→ **YOUR GOAL**: Reproduce only the stretch of entries below that begins at the first line and ends at the line holding "one metal sheet.".

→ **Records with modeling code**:
+--

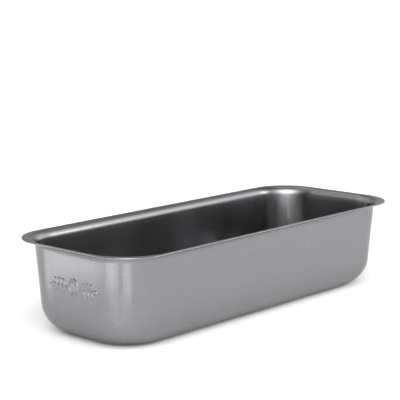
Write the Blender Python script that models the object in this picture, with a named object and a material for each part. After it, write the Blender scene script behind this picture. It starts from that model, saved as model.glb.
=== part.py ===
"""Loaf pan, drawn from one metal sheet.

Frame: +Z up, X along the length, Y across the width. The origin is on the
underside of the flat bottom, midway along the length and the width.

The pan is one sheet of constant thickness. Going outward from the middle of
the bottom it runs through a large bottom bend, up a drafted wall, through a
small lip bend, and out along a level lip that ends in a trimmed, barely
rounded edge. Every level of the sheet is a rounded rectangle, so the solid is
a loft through a closed series of such rings: up the outer skin, round the
trimmed edge, and back down the inner skin.
"""
import math

import bpy
import bmesh

# ---------------------------------------------------------------- dimensions
LENGTH = 0.300          # over the lip, along X
WIDTH = 0.120           # over the lip, along Y
HEIGHT = 0.065          # underside of the bottom to the top of the lip
SHEET = 0.0009          # sheet thickness

LIP_WIDTH = 0.0055      # lip edge to the line of the wall, at lip height
LIP_BEND = 0.0050       # radius of the lip bend, on the underside
LIP_CORNER = 0.0305     # plan radius of the trimmed lip corners
EDGE_ROUND = 0.0002     # softening of the trimmed edge

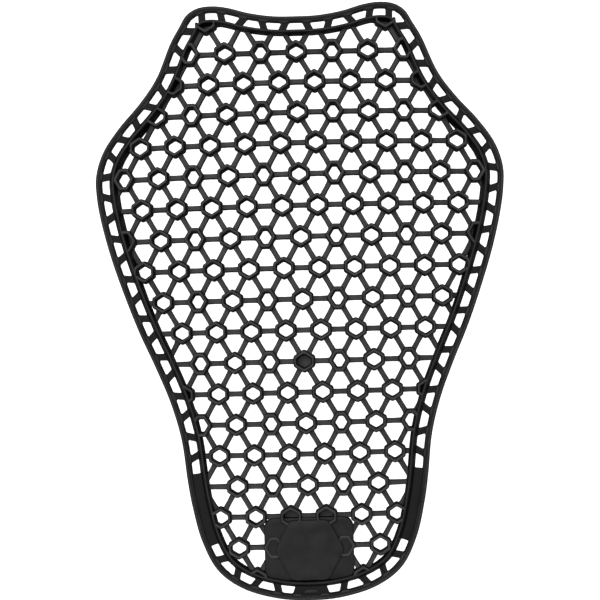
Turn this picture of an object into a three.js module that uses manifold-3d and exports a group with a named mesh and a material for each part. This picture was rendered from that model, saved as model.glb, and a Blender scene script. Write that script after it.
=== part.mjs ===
// Back protector: a one-piece moulded rubber shell, worn over the spine under sports clothes.
// An open net of hexagonal tubes and low ribs bulges up inside a raised lip, and the lip stands
// on a flat border flange with windows and a thick outer bead. A plain pad closes the foot end.
// Millimetres. X is the width, +Y points to the neck, +Z is the outer side, the flange lies at Z = 0.

import * as THREE from 'three';
import * as BufferGeometryUtils from 'three/addons/utils/BufferGeometryUtils.js';
import Module from 'manifold-3d';

const wasm = await Module();
wasm.setup();

// Overall sizes
const LENGTH = 441;
const WIDTH = 302;
const HALF_LENGTH = LENGTH / 2;
const HALF_WIDTH = WIDTH / 2;

// Border, measured inwards from the outline
const BEAD_WIDTH = 4.1;
const BEAD_HEIGHT = 4.6;
const FLANGE_THICKNESS = 3;
const LIP_OUTSIDE = 12.3;
const LIP_WIDTH = 3;
const LIP_INSIDE = LIP_OUTSIDE + LIP_WIDTH;
const WINDOW_MARGIN = 0.5;
const OUTLINE_STEPS = 60;

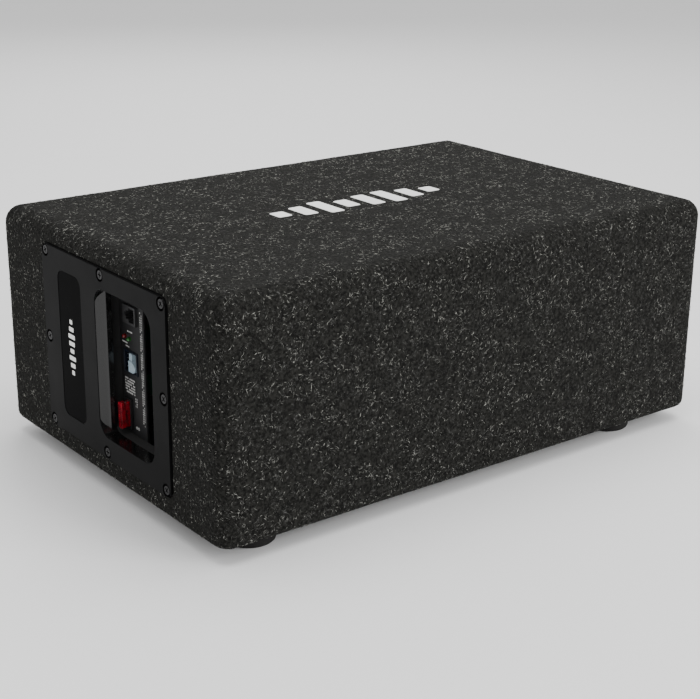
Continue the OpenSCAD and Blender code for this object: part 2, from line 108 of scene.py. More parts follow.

+--

→ **OUTPUT OF THE EXERCISE**:
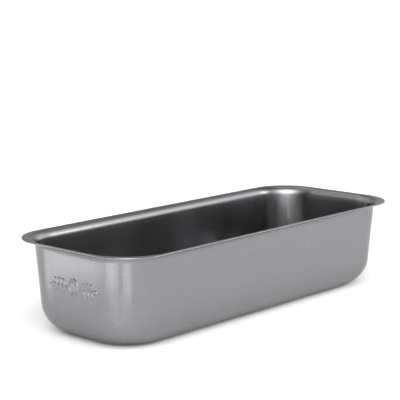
Write the Blender Python script that models the object in this picture, with a named object and a material for each part. After it, write the Blender scene script behind this picture. It starts from that model, saved as model.glb.
=== part.py ===
"""Loaf pan, drawn from one metal sheet.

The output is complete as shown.